Schritt 5: Gieße den Entwickler auf

Nimm die Glasplatte aus dem Halter. Halte die Platte über eine Schale und gieße den Entwickler über die Platte. Der Entwickler ist eine Lösung aus Eisensulfat und Essigsäure. Er verwandelt die vom Licht getroffenen Silberhalogenidkörner in ein metallisches Silber.

Spüle die Glasplatte mit Wasser ab, um den Entwickler zu entfernen. Nun kannst du die Platte aus der Dunkelkammer nehmen.

Schritt 6: Fixieren der Platte

Die Körner des metallischen Silbers befinden sich noch auf der Platte, ebenso wie die nicht belichteten Silberhalogenidkörner. Entferne das unbelichtete Silberhalogenid, indem du die Platte in eine Schale mit Natriumthiosulfat legst, das als Fixiermittel dient.

Schritt 7: Waschen und Lackieren

Wasche die Platte ein letztes Mal in Wasser, um das Fixiermittel zu entfernen, und trockne sie dann.

Um das empfindliche Bild zu schützen, trage eine Lackschicht auf die Platte auf. Das Auftragen erfolgt auf die gleiche Weise wie das Auftragen des Kollodiums auf die Platte.

Zunächst erhitzt du die Flasche, die den Lack enthält, über einer Flamme.

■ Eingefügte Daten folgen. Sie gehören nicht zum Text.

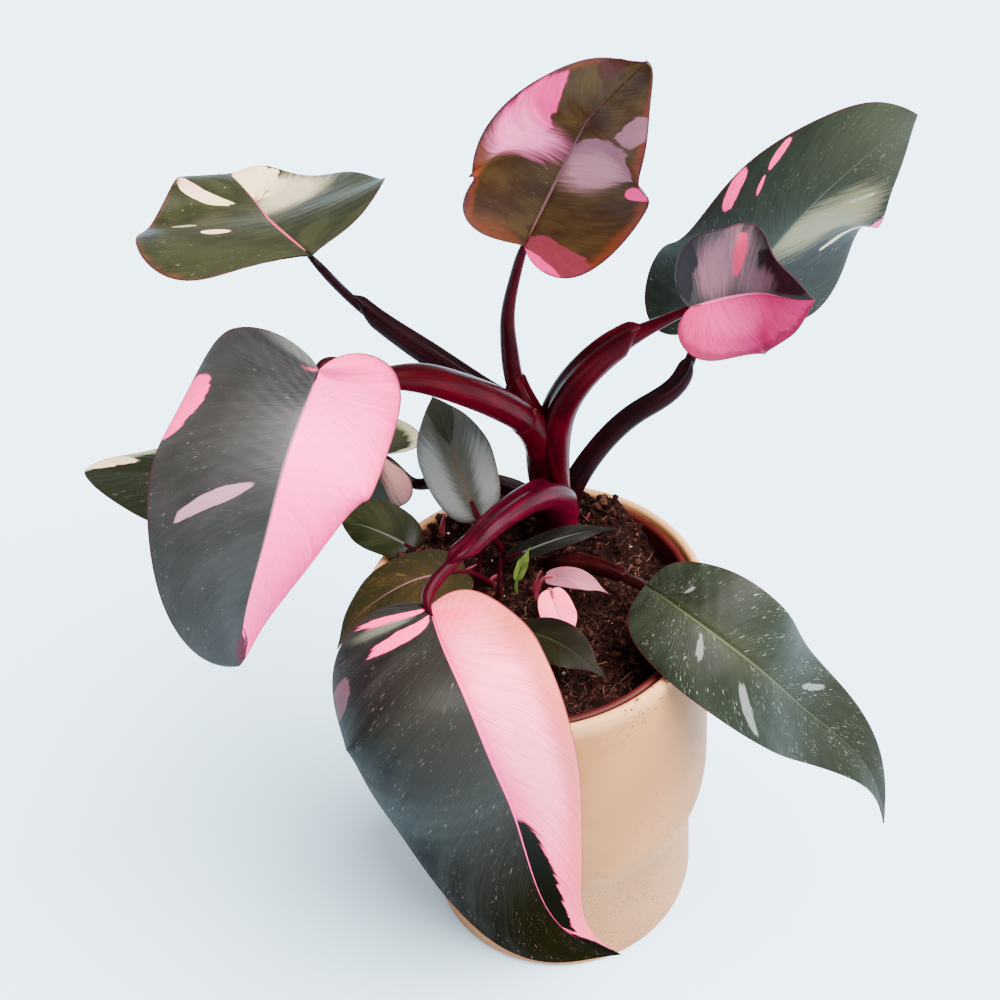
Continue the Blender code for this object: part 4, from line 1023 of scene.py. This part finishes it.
def turned_mesh(name, profile, mat):
    """Smooth solid of revolution from a profile in millimetres."""
    points, faces, rings = [], [], []
    for r, z in profile:
        sides = POT_SIDES if r else 1
        rings.append([len(points) + k % sides for k in range(POT_SIDES)])
        turns = [2 * math.pi * k / POT_SIDES for k in range(sides)]
        points += [(r * math.cos(a), r * math.sin(a), z) for a in turns]
    for a, b in zip(rings, rings[1:]):
        for k in range(POT_SIDES):
            n = (k + 1) % POT_SIDES
            faces.append(list(dict.fromkeys((a[k], b[k], b[n], a[n]))))
    return solid(name, points, faces, [mat], POT_CREASE)


def pot_material():
    """Matte beige with clustered fine dark speckles and faint mottling, a painted highlight round the lip
    and a line of painted shade along the crease.
    """
    g = Graph("pot_beige", rough=0.55, specular=0.15)
    place = g.place()
    x, _, z = g.split(place)
    cloud = g.noise(place, 30.0, 3.0)
    colour = g.mix(g.steps(cloud, 0.3, 0.7), (0.3, 0.115, 0.031), (0.35, 0.14, 0.042))
    # painted highlight: a lighter band round the top of the lip
    lip = g.steps(z, (POT_HEIGHT - 9) * MM, (POT_HEIGHT - 2) * MM)
    colour = g.mix(lip, colour, (0.52, 0.24, 0.1))
    # painted shade: a thin darker line along the crease
    groove = g.steps(abs(z - (CREASE_HEIGHT + 0.2) * MM), 1.1 * MM, 0.2 * MM)
    colour = g.mix(groove * 0.5, colour, (0.14, 0.045, 0.012))
    lower_right = g.steps(x, -20 * MM, 50 * MM) * g.steps(z, 150 * MM, 30 * MM)
    cluster = g.noise(place, 28.0, 2.0) + lower_right * 0.16
    for scale, size, start in ((420.0, 0.3, 0.53), (800.0, 0.42, 0.49), (230.0, 0.19, 0.56)):
        distance, pick = g.cells(place, scale)
        big = g.steps(pick, 0.35, 1.0) * size
        spot = g.steps(distance, big, big * 0.6) * g.steps(cluster, start, start + 0.1)
        colour = g.mix(spot * 0.85, colour, (0.02, 0.006, 0.002))
    g.bump(g.noise(place, 900.0, 2.0) * 0.3 + cloud, 0.0004, 0.25)
    return g.finish(colour)


# How far the nursery pot's rolled rim stands above the part's, and its radius
ROLL_LIFT = 2.6
ROLL_RADIUS = 1.7


def rolled_rim():
    """The nursery pot's profile with a broader, rounded rim."""
    profile = nursery_profile()
    middle = (NURSERY_RADIUS - ROLL_RADIUS, NURSERY_TOP + ROLL_LIFT - ROLL_RADIUS)
    rim = round_corner(middle, ROLL_RADIUS, 180, 0, 8)
    return profile[:3] + [(NURSERY_RADIUS - 2 * ROLL_RADIUS, NURSERY_TOP - 8.0)] + rim + profile[6:]


def build_pots():
    fit(turned_mesh("beige_pot", pot_profile(), pot_material()), "cover_pot")
    red = mottled("pot_red", (0.05, 0.0035, 0.0025), (0.03, 0.002, 0.0015), 60.0, 0.3, 0.7)
    fit(turned_mesh("red_pot", rolled_rim(), red), "nursery_pot")


def soil_material(name, light, dark):
    return mottled(name, dark, light, 420.0, 0.35, 0.68, 0.95, 0.05, 4.0, 0.0012)


def soil_top(x, y):
    """Height of the visible soil: the part's lumpy top, banked up at the back and level at the wall."""
    angle = math.degrees(math.atan2(y, x))
    reach = math.hypot(x, y)
    window = max(0.0, min(1.0, (angle - 38.0) / 14.0, (168.0 - angle) / 18.0))
    bank = 15.0 * math.exp(-((reach - 61.0) / 10.0)**2) * window * window * (3 - 2 * window)
    lift = max(soil_lift(x, y), bank + 2.0 * math.sin(0.5 * x) * window)
    wall = NURSERY_RADIUS - NURSERY_WALL - 0.4
    return SOIL_HEIGHT + lift * min(1.0, max(0.0, (wall - reach) / 3.0))


def soil_place(rng):
    reach = (NURSERY_RADIUS - NURSERY_WALL - 2.5) * math.sqrt(rng.random())
    angle = rng.uniform(0, 2 * math.pi)
    x, y = reach * math.cos(angle), reach * math.sin(angle)
    return x, y, soil_top(x, y)


def soil_bed(edge, mat):
    """Crumbly top from rings of points, closed below by a smaller ring inside the soil."""
    rough = np.random.default_rng(ROUGH_SEED).normal(0, 1, (SOIL_RINGS, SOIL_AROUND))
    for _ in range(SMOOTHINGS):
        rough = (rough + np.roll(rough, 1, 0) + np.roll(rough, 1, 1) + np.roll(rough, -1, 1)) / 2.6
    turns = [2 * math.pi * k / SOIL_AROUND for k in range(SOIL_AROUND)]
    points = []
    for i in range(SOIL_RINGS):
        r = edge * (i + 0.3) / (SOIL_RINGS - 1 + 0.3)
        for k, a in enumerate(turns):
            x, y = r * math.cos(a), r * math.sin(a)
            points.append((x, y, soil_top(x, y) + 0.5 * rough[i, k] * min(1, r / 10)))
    inner, depth = INNER_RING
    points += [(inner * math.cos(a), inner * math.sin(a), depth) for a in turns]
    rings = [[i * SOIL_AROUND + k for k in range(SOIL_AROUND)] for i in range(SOIL_RINGS + 1)]
    faces = [[a[k], b[k], b[(k + 1) % SOIL_AROUND], a[(k + 1) % SOIL_AROUND]]
             for a, b in zip(rings, rings[1:]) for k in range(SOIL_AROUND)]
    faces += [rings[0][::-1], rings[-1]]
    flows = [[(0.0, 0.0)] * len(face) for face in faces]
    return join_parts("soil_top", [(points, faces, flows, 0)], [mat])


def fibre(rng):
    """Rows of one thin curved fibre that lies on the soil."""
    x, y, z = soil_place(rng)
    long = rng.uniform(2.0, 8.0)
    heading = rng.uniform(0, 2 * math.pi)
    tilt = rng.uniform(-0.3, 0.7)
    bend = rng.uniform(-0.9, 0.9)
    thin = rng.uniform(0.08, 0.24)
    line = []
    for s in (0.0, 0.33, 0.67, 1.0):
        h = heading + bend * s
        line.append((x + long * s * math.cos(h), y + long * s * math.sin(h),
                     z + 0.2 + long * tilt * s * (1 - 0.4 * s), thin * (1.1 - 0.8 * s)))
    return line


def clod(place, size, rng, slot):
    """Small lumpy grain: a jittered icosahedron."""
    bm = bmesh.new()
    bmesh.ops.create_icosphere(bm, subdivisions=1, radius=size)
    points = [(place[0] + v.co.x * rng.uniform(0.6, 1.25), place[1] + v.co.y * rng.uniform(0.6, 1.25),
               place[2] + v.co.z * rng.uniform(0.5, 1.1)) for v in bm.verts]
    faces = [[v.index for v in f.verts] for f in bm.faces]
    bm.free()
    return points, faces, [[(0.0, 0.0)] * 3 for _ in faces], slot


def soil_clods(rng):
    """Crumbs all over the soil, more of them on the bank at the back, and a few white grains."""
    clods = []
    for _ in range(CLOD_COUNT):
        x, y, z = soil_place(rng)
        size = rng.uniform(0.4, 2.1)
        if rng.random() < BANKED_SHARE:
            turn = math.radians(rng.uniform(42, 160))
            reach = NURSERY_RADIUS - rng.uniform(4.0, 14.0)
            x, y = reach * math.cos(turn), reach * math.sin(turn)
            z = soil_top(x, y) + rng.uniform(0.0, 2.5)
            size = rng.uniform(1.0, 2.6)
            if math.hypot(x, y) > NURSERY_RADIUS - 4.5:
                continue
        white = rng.random() < WHITE_SHARE
        tone = WHITE_TONE if white else rng.choice((0, 0, 1))
        clods.append(clod((x, y, z), size * (0.5 if white else 1.0), rng, tone))
    return clods


def build_soil():
    rng = random.Random(SOIL_SEED)
    edge = NURSERY_RADIUS - NURSERY_WALL - 0.1
    bed = soil_material("soil_bed", (0.014, 0.0042, 0.0032), (0.003, 0.001, 0.0008))
    fit(soil_bed(edge, bed), "soil")
    tones = [soil_material("fibre_dark", (0.015, 0.0045, 0.0034), (0.004, 0.0012, 0.001)),
             soil_material("fibre_brown", (0.06, 0.021, 0.014), (0.02, 0.006, 0.004)),
             soil_material("fibre_light", (0.16, 0.075, 0.045), (0.07, 0.028, 0.017)),
             soil_material("grain_white", (0.5, 0.42, 0.33), (0.3, 0.25, 0.2))]
    fibres = []
    for _ in range(FIBRE_COUNT):
        line = fibre(rng)
        if max(math.hypot(p[0], p[1]) for p in line) <= edge - 0.6:
            fibres.append(sweep(line, FIBRE_SIDES, rng.choices((0, 1, 2), (5, 5, 1))[0]))
    fit(join_parts("soil_fibres", fibres, tones))
    fit(join_parts("soil_clods", soil_clods(rng), tones))


# Stage
FLOOR_SIZE = 12.0
FLOOR_DROP = 0.0002
FLOOR_TONE = (0.6, 0.82, 0.98)
ROOM_TONE = (0.96, 0.975, 1.0, 1.0)
ROOM_LIGHT = 1.1
KEY_LIGHT = 21.0
KEY_SPREAD = 60.0
KEY_WAY = (-0.55, 0.22, -0.8)


def build_stage():
    """Pale floor, an even bright room, and one broad soft light from the right."""
    bpy.ops.mesh.primitive_plane_add(size=FLOOR_SIZE, location=(0, 0, -FLOOR_DROP))
    floor = bpy.context.object
    floor.name = "floor"
    floor.data.materials.append(Graph("floor_pale", rough=0.9, specular=0.1).finish(FLOOR_TONE))
    world = bpy.data.worlds.new("room")
    world.use_nodes = True
    light = world.node_tree.nodes["Background"]
    light.inputs["Color"].default_value = ROOM_TONE
    light.inputs["Strength"].default_value = ROOM_LIGHT
    bpy.context.scene.world = world
    sun = bpy.data.lights.new("key", "SUN")
    sun.energy = KEY_LIGHT
    sun.angle = math.radians(KEY_SPREAD)
    lamp = bpy.data.objects.new("key", sun)
    lamp.rotation_euler = Vector(KEY_WAY).to_track_quat("-Z", "Y").to_euler()
    bpy.context.scene.collection.objects.link(lamp)


def build_camera():
    yaw, pitch, roll = (math.radians(a) for a in (CAMERA_YAW, CAMERA_PITCH, CAMERA_ROLL))
    ahead = Vector((math.sin(yaw) * math.cos(pitch), math.cos(yaw) * math.cos(pitch), -math.sin(pitch)))
    level = ahead.cross(Vector((0, 0, 1))).normalized()
    above = level.cross(ahead)
    right = level * math.cos(roll) + above * math.sin(roll)
    up = above * math.cos(roll) - level * math.sin(roll)
    data = bpy.data.cameras.new("camera")
    data.lens = LENS
    data.sensor_width = 36.0
    data.clip_start = 0.01
    camera = bpy.data.objects.new("camera", data)
    matrix = Matrix((right, up, -ahead)).transposed().to_4x4()
    matrix.translation = Vector(CAMERA_PLACE) * MM
    camera.matrix_world = matrix
    bpy.context.scene.collection.objects.link(camera)
    bpy.context.scene.camera = camera


build_pots()
build_soil()
build_main_stem()
build_low_stem()
build_leaves()
build_shoots()
build_stage()
build_camera()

Erhitze auch die Glasplatte über einer Flamme. Wenn beide blutwarm sind, gießt du den Lack auf die Emulsionsseite der Platte, kippst die Platte, bis sie vollständig bedeckt ist, und gießt dann den Überschuss zurück in die Flasche.

Auf der Glasplatte ist ein Negativbild sichtbar. An den Stellen, an denen das Licht auf die Platte getroffen ist, befindet sich eine dunkle Silberschicht; an den Stellen, die nicht belichtet wurden, ist die Platte klar.

Schritt 8: Einen Abzug machen

Um einen Albuminabzug von einem Kollodiumnegativ zu machen, lege ein Blatt Papier auf eine Lösung von Albumin (Eiweiß), die ein Clorid enthält. Dann bitte trocknen.

Lege das Papier auf eine Lösung von Silbernitrat. Dadurch entsteht eine Silberchloridschicht. Erneut trocknen.

Richte das Negativ in einem Druckrahmen über dem Papier aus und lege beide in das direkte Sonnenlicht. Die Sonne wird das Bild abdrucken.

Wasche den Abzug mit Wasser und tone ihn dann mit Goldchlorid. Erneut waschen.

Fixiere den Abzug in Natriumthiosulfat, dann wasche ihn ein letztes Mal.

Der Abzug ist nun fertig.

Ich muß sagen, da gefällt mir der “moderne” Negativfilm in der Handhabung doch viel besser.